- **Information given**:

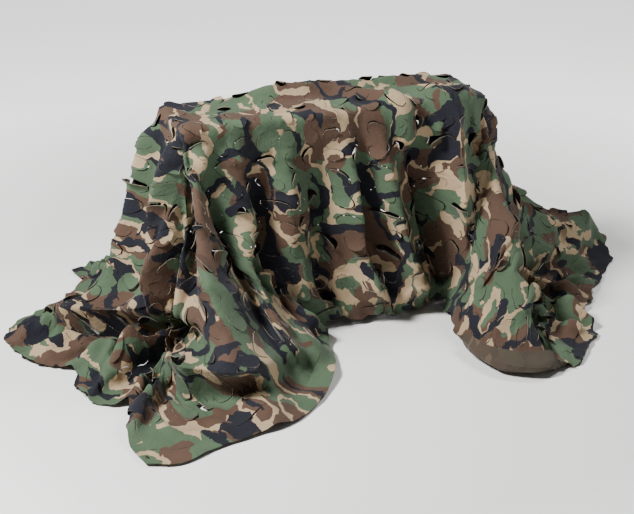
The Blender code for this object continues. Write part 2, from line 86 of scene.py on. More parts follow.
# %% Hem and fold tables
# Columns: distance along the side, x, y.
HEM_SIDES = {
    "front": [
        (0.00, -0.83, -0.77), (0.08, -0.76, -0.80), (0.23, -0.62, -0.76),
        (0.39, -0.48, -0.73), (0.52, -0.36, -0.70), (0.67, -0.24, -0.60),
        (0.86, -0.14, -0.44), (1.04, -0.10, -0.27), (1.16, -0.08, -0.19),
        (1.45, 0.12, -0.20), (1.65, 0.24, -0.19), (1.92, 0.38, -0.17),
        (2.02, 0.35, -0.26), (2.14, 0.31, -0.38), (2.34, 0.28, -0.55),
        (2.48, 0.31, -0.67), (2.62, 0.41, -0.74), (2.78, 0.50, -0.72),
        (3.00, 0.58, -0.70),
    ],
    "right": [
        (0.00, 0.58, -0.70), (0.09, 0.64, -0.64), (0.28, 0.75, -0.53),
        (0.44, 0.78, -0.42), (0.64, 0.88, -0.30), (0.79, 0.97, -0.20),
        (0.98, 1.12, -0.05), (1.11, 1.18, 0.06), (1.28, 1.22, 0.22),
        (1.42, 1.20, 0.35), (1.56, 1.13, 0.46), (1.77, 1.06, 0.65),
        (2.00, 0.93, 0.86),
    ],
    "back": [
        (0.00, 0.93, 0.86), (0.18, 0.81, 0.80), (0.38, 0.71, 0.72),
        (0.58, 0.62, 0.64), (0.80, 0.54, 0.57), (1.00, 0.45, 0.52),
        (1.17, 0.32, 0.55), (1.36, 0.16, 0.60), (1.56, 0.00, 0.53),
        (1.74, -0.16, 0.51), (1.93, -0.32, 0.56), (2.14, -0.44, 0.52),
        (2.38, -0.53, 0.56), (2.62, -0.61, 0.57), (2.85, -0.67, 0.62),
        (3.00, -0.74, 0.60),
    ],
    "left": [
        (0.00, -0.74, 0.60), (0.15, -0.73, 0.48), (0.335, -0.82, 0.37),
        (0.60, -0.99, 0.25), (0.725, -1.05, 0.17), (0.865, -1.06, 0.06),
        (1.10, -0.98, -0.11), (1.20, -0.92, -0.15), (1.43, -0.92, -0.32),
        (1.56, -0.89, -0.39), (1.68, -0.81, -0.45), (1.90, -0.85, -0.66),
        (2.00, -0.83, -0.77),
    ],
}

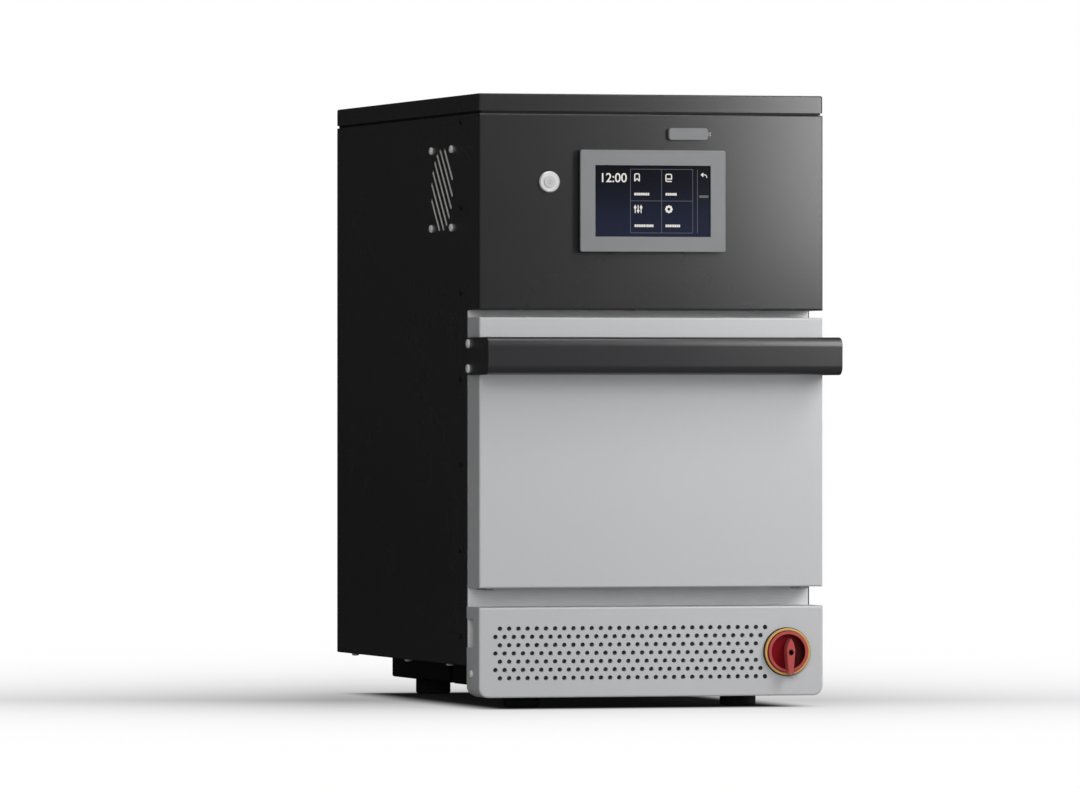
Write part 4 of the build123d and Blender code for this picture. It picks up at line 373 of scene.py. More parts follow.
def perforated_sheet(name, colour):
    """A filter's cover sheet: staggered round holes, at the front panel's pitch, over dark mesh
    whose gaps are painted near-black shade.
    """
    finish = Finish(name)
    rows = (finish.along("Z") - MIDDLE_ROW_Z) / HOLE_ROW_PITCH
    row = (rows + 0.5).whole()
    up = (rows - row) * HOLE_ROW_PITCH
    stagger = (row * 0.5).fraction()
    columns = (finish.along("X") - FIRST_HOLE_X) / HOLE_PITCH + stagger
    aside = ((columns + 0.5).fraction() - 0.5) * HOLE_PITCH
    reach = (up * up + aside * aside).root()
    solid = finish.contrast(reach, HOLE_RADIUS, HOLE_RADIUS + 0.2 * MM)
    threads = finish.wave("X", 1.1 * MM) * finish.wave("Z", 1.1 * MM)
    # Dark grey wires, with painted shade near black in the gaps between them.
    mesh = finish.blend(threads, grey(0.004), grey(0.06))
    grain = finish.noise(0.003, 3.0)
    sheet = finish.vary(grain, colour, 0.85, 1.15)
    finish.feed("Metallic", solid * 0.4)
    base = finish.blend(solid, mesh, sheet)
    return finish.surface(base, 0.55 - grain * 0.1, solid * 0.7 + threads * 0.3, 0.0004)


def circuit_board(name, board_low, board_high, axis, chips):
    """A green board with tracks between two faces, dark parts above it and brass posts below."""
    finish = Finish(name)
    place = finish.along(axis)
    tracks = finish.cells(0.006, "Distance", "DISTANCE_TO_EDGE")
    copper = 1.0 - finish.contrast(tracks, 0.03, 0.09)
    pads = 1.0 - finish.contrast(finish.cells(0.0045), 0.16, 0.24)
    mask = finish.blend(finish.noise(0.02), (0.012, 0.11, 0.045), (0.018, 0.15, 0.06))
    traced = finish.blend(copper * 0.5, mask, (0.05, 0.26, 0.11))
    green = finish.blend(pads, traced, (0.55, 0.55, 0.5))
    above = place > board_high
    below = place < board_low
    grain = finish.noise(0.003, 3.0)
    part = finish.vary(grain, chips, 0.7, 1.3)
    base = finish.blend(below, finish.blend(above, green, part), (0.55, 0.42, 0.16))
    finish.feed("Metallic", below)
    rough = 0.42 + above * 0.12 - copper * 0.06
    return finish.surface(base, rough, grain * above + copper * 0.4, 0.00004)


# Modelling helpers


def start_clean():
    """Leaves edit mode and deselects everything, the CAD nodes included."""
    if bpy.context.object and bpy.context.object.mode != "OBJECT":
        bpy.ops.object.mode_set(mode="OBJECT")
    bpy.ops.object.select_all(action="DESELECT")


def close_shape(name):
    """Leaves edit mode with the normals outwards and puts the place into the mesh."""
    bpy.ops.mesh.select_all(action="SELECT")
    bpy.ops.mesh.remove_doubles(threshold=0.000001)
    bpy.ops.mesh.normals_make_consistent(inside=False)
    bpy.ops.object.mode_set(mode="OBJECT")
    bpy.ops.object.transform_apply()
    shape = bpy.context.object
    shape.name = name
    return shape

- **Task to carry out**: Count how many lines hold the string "parts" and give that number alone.

- **Finished exercise**: 3